Since Swedbank has made the changes, a greater awareness of project process has taken hold. Recent enhancements include training given to business owners as steering committee members.
“It's very natural to work this way,” Mr. Blomberg says. “Both the IT and business do cooperate regarding process development and enhancement, and the contribution from each party is equally valuable.”
There's one play where everyone has prepared for their parts. PM
You've hit a roadblock mid-project. Now how exactly do you reach out to upper management for help? For starters, use an executive's time only when absolutely necessary, says Michael Campbell, PMP, with Holland & Davis LLC. “That way, when you do engage them, they know it's serious,” he adds.
Alert them to the potential problem as you become aware of it—along with a plan to address the issue. This way, sponsors aren't surprised and have “already probably begun working the problem in their heads if not in their actions,” he says.
But there's no need to get into the minutiae.
“Don't bore senior management with details on the status of projects,” Mr. Campbell says. “Bring them in on the problem and tell them what you need from them. Most sponsors I have been involved with will absolutely follow the script and role description if it is reasonable and well-thought-out.”
Be concise and to the point.
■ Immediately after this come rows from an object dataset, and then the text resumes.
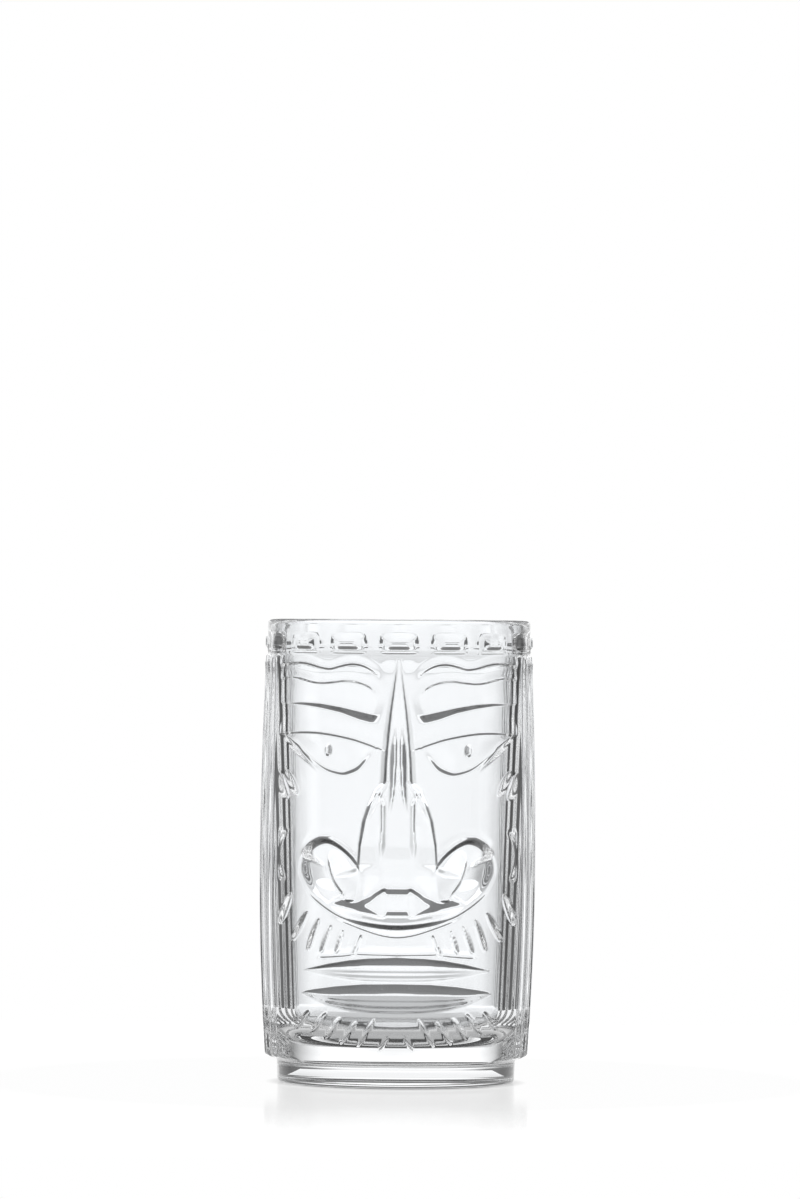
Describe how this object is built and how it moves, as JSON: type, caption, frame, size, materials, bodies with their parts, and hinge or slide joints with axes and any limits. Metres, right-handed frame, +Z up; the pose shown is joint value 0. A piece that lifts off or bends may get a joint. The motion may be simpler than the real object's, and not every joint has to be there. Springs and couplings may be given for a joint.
{
  "type": "tiki tumbler",
  "caption": "Clear pressed-glass tumbler, slightly barrel-shaped, with a stylised tiki face in relief, ribbed flanks, a headband of bevelled blocks and a narrower thick foot.",
  "frame": {"origin": "on the tumbler's axis, in the plane of the foot ring that it stands on", "axes": "+Z up along the tumbler's axis, -Y out of the face, +X to the right of a viewer who looks at the face"},
  "size_m": [0.0818, 0.0805, 0.137],
  "materials": {
    "clear_glass": "clear, fire-polished"
  },
  "bodies": {
    "root": {"tumbler": "clear_glass"}
  },
  "joints": []
}
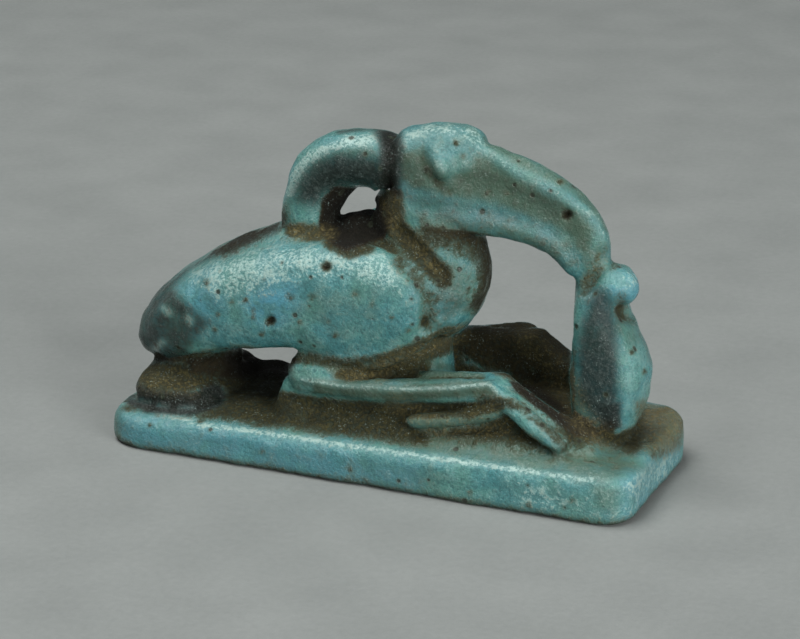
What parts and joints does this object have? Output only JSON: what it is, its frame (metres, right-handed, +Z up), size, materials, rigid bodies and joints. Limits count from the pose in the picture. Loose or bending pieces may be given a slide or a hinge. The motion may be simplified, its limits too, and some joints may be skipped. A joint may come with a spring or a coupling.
{
  "type": "thoth ibis amulet",
  "caption": "Moulded glazed amulet: a crouching ibis on a rounded plinth, its curved beak resting on a small squatting figure, with a hanging loop behind its head.",
  "frame": {"origin": "middle of the plinth's underside, on the surface it stands on", "axes": "+X the way the bird faces, along the plinth, +Y to the bird's left, +Z up"},
  "size_m": [0.0398, 0.016, 0.0244],
  "materials": {
    "turquoise_glaze": "glossy, worn and stained"
  },
  "bodies": {
    "root": {"ibis_amulet": "turquoise_glaze"}
  },
  "joints": []
}
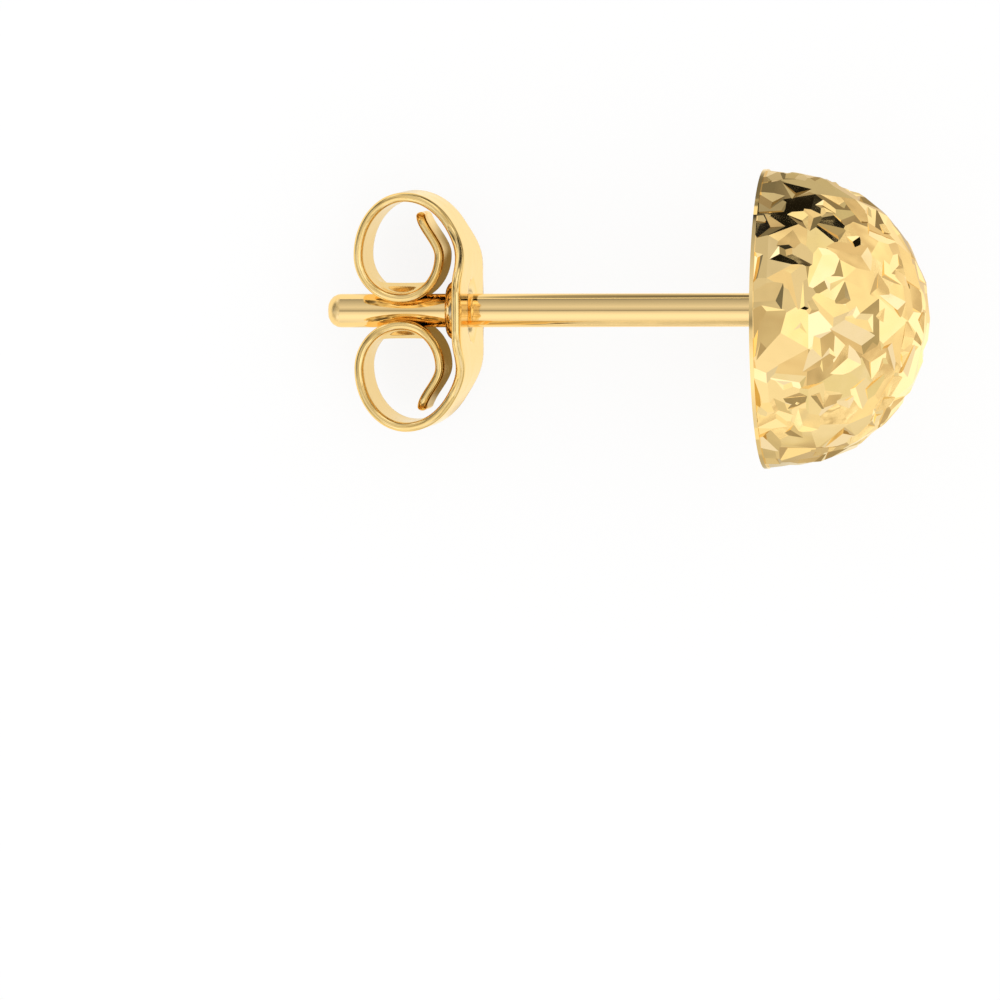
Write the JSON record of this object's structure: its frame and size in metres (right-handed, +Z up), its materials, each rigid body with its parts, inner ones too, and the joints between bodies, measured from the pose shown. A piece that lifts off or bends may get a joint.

For example, outline the two problems you have and then request decisions by a certain date. Of course, project managers must temper their directness according to the etiquette and protocol of the organization they're dealing with, Mr. Campbell says.
Lastly, reserve e-mail for casual communications, not to discuss major problems.
The article is based on material in the white paper “Managing Senior Executives: Getting the Right Support, at the Right Level, and at the Right Time for Your Project,” presented by Michael Campbell, PMP, at the PMI Global Congress 2007—North America in Atlanta, Georgia, USA.